*** Records provided ***
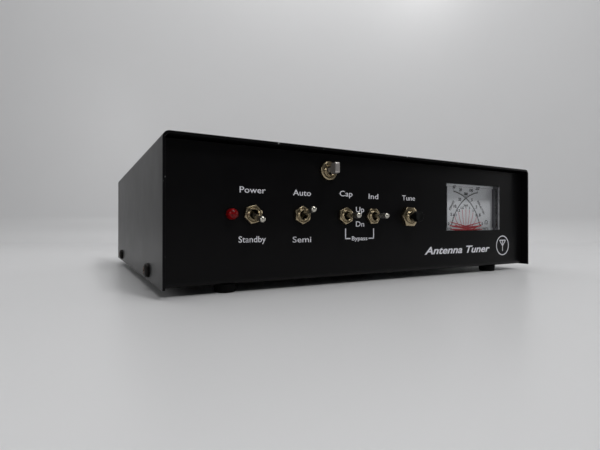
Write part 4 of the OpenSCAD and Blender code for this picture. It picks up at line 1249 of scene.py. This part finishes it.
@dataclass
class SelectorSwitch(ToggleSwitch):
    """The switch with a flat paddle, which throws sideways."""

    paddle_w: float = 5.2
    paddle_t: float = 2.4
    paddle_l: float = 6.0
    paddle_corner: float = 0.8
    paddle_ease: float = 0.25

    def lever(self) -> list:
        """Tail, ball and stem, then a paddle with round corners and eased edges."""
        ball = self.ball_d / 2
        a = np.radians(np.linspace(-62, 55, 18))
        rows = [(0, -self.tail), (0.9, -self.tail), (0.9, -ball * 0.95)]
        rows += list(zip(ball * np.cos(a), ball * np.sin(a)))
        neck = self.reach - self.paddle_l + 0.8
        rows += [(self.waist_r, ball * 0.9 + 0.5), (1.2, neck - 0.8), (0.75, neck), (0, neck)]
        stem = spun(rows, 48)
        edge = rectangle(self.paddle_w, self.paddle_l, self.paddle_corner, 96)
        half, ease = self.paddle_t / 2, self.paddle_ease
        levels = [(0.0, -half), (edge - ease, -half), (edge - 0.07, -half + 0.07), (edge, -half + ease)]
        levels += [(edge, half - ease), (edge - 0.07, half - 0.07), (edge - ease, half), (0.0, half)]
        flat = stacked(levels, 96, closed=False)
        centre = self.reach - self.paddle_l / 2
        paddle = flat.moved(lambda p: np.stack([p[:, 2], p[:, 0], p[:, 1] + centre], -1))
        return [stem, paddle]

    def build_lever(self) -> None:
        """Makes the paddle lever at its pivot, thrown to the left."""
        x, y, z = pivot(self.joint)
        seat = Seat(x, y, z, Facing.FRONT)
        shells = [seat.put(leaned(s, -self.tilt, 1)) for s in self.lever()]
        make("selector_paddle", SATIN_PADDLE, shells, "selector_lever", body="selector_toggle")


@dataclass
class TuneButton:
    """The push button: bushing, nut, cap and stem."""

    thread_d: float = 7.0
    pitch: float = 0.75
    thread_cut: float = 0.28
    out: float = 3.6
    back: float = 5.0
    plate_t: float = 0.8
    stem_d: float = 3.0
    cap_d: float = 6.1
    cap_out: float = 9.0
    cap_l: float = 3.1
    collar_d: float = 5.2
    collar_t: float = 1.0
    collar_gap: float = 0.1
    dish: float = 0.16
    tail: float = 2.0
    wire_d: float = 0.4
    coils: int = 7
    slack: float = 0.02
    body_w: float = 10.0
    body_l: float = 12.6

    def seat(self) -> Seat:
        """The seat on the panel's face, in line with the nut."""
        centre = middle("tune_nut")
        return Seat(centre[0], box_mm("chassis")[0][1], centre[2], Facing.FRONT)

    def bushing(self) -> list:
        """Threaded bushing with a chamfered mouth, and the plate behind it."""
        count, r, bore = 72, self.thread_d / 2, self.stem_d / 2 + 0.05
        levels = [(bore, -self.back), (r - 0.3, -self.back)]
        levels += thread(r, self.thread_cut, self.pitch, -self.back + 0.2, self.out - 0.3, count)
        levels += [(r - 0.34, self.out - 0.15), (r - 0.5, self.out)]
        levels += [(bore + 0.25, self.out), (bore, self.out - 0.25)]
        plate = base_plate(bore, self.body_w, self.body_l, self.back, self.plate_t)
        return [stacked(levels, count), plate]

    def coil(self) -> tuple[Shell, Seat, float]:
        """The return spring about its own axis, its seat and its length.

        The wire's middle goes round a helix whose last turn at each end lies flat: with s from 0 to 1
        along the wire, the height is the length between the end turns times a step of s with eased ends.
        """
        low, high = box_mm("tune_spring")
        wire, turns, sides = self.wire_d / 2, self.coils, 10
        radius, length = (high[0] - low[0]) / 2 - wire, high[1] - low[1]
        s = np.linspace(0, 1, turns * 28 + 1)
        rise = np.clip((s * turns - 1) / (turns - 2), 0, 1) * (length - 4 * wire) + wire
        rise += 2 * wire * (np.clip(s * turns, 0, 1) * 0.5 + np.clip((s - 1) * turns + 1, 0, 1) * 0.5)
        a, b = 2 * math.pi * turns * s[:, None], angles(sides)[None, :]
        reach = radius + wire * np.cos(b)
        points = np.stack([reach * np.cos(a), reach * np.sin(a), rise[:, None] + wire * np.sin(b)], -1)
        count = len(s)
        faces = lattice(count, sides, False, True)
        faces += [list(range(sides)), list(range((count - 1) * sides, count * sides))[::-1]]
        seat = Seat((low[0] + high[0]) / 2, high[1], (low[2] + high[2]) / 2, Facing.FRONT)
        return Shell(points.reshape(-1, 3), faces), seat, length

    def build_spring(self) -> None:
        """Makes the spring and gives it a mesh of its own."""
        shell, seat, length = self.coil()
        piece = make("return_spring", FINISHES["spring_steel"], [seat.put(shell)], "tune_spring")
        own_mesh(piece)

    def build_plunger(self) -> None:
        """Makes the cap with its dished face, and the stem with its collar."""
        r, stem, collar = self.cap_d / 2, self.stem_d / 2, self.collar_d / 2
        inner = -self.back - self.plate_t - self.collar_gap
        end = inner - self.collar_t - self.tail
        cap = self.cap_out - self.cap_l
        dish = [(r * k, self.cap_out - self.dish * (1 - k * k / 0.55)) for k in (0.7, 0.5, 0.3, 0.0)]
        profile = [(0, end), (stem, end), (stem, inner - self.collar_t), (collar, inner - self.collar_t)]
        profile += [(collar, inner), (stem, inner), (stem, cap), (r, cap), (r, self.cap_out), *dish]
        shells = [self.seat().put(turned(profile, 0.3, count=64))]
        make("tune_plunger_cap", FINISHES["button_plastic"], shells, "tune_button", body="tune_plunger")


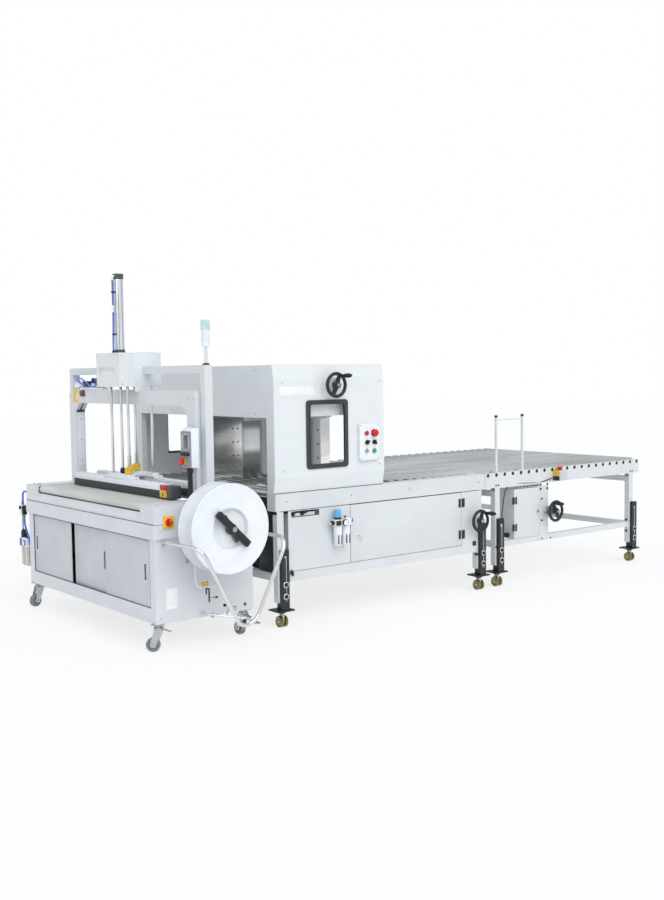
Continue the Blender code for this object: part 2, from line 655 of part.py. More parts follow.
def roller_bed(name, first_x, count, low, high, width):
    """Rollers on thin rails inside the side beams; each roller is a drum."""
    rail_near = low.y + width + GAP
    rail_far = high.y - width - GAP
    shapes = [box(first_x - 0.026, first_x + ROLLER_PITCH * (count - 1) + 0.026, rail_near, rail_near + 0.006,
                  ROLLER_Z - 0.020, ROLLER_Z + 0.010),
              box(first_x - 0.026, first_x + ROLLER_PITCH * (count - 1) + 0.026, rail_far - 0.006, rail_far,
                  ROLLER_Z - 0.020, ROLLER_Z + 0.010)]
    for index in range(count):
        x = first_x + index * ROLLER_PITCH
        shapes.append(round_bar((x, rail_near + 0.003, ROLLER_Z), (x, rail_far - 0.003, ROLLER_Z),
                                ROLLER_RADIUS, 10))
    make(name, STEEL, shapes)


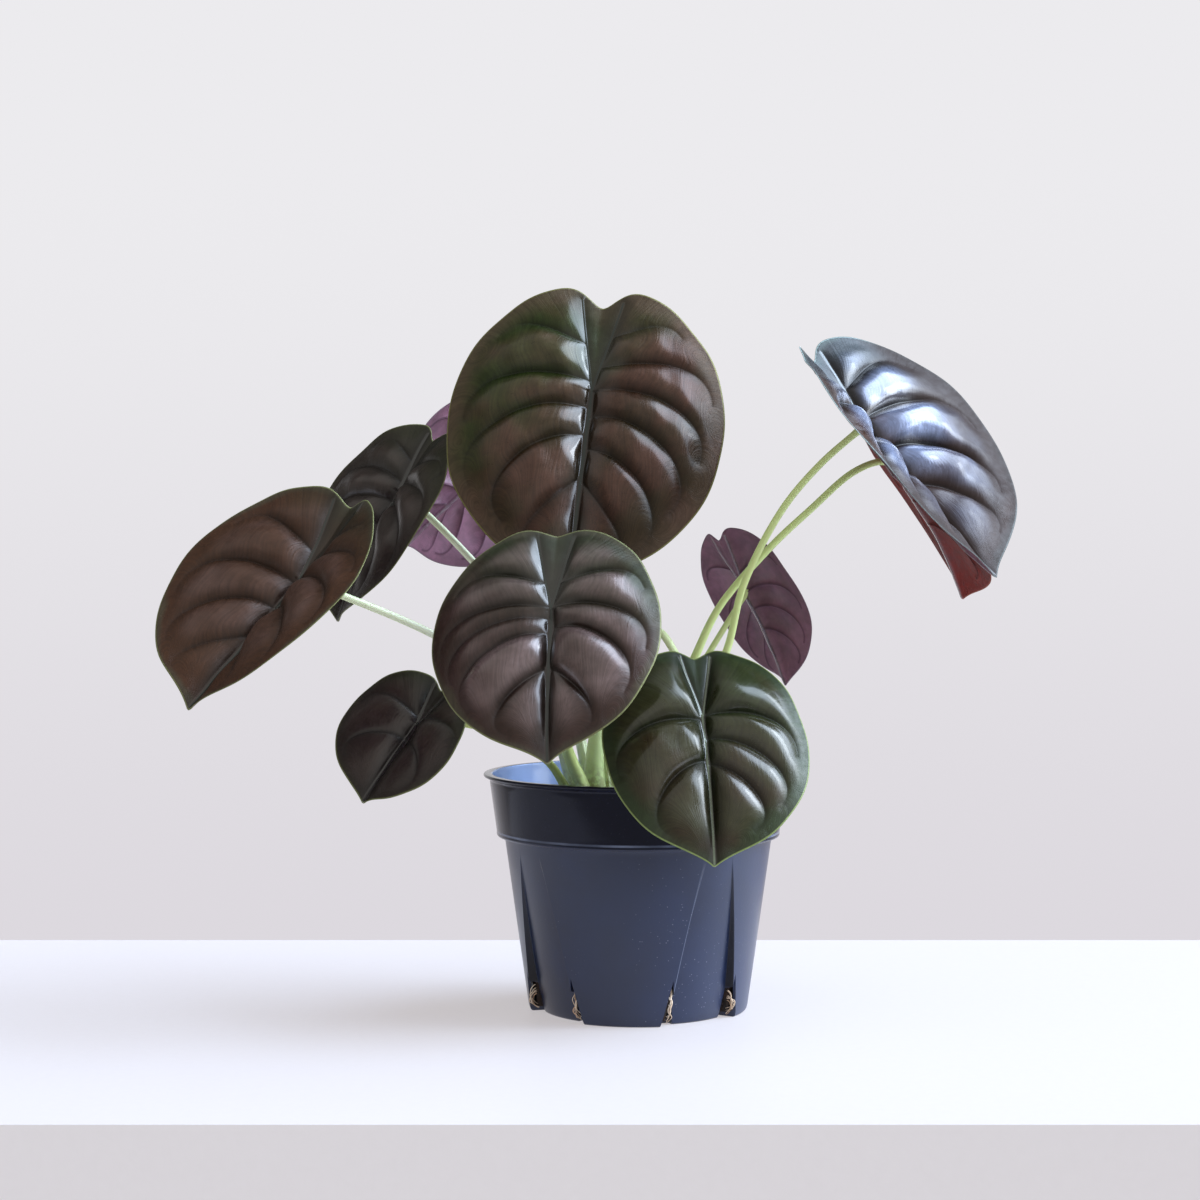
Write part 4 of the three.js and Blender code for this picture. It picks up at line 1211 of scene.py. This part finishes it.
***
▸ To do: Everything from the first line of the records above to the line containing "bushing, nut, cap", inclusive, should be repeated exactly; leave out the rest.

▸ Response:
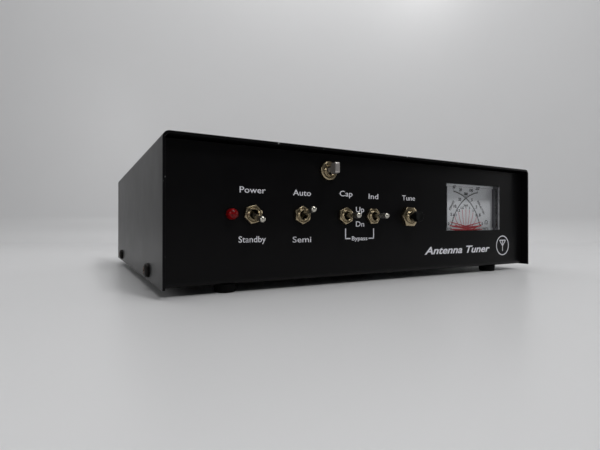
Write part 4 of the OpenSCAD and Blender code for this picture. It picks up at line 1249 of scene.py. This part finishes it.
@dataclass
class SelectorSwitch(ToggleSwitch):
    """The switch with a flat paddle, which throws sideways."""

    paddle_w: float = 5.2
    paddle_t: float = 2.4
    paddle_l: float = 6.0
    paddle_corner: float = 0.8
    paddle_ease: float = 0.25

    def lever(self) -> list:
        """Tail, ball and stem, then a paddle with round corners and eased edges."""
        ball = self.ball_d / 2
        a = np.radians(np.linspace(-62, 55, 18))
        rows = [(0, -self.tail), (0.9, -self.tail), (0.9, -ball * 0.95)]
        rows += list(zip(ball * np.cos(a), ball * np.sin(a)))
        neck = self.reach - self.paddle_l + 0.8
        rows += [(self.waist_r, ball * 0.9 + 0.5), (1.2, neck - 0.8), (0.75, neck), (0, neck)]
        stem = spun(rows, 48)
        edge = rectangle(self.paddle_w, self.paddle_l, self.paddle_corner, 96)
        half, ease = self.paddle_t / 2, self.paddle_ease
        levels = [(0.0, -half), (edge - ease, -half), (edge - 0.07, -half + 0.07), (edge, -half + ease)]
        levels += [(edge, half - ease), (edge - 0.07, half - 0.07), (edge - ease, half), (0.0, half)]
        flat = stacked(levels, 96, closed=False)
        centre = self.reach - self.paddle_l / 2
        paddle = flat.moved(lambda p: np.stack([p[:, 2], p[:, 0], p[:, 1] + centre], -1))
        return [stem, paddle]

    def build_lever(self) -> None:
        """Makes the paddle lever at its pivot, thrown to the left."""
        x, y, z = pivot(self.joint)
        seat = Seat(x, y, z, Facing.FRONT)
        shells = [seat.put(leaned(s, -self.tilt, 1)) for s in self.lever()]
        make("selector_paddle", SATIN_PADDLE, shells, "selector_lever", body="selector_toggle")


@dataclass
class TuneButton:
    """The push button: bushing, nut, cap and stem."""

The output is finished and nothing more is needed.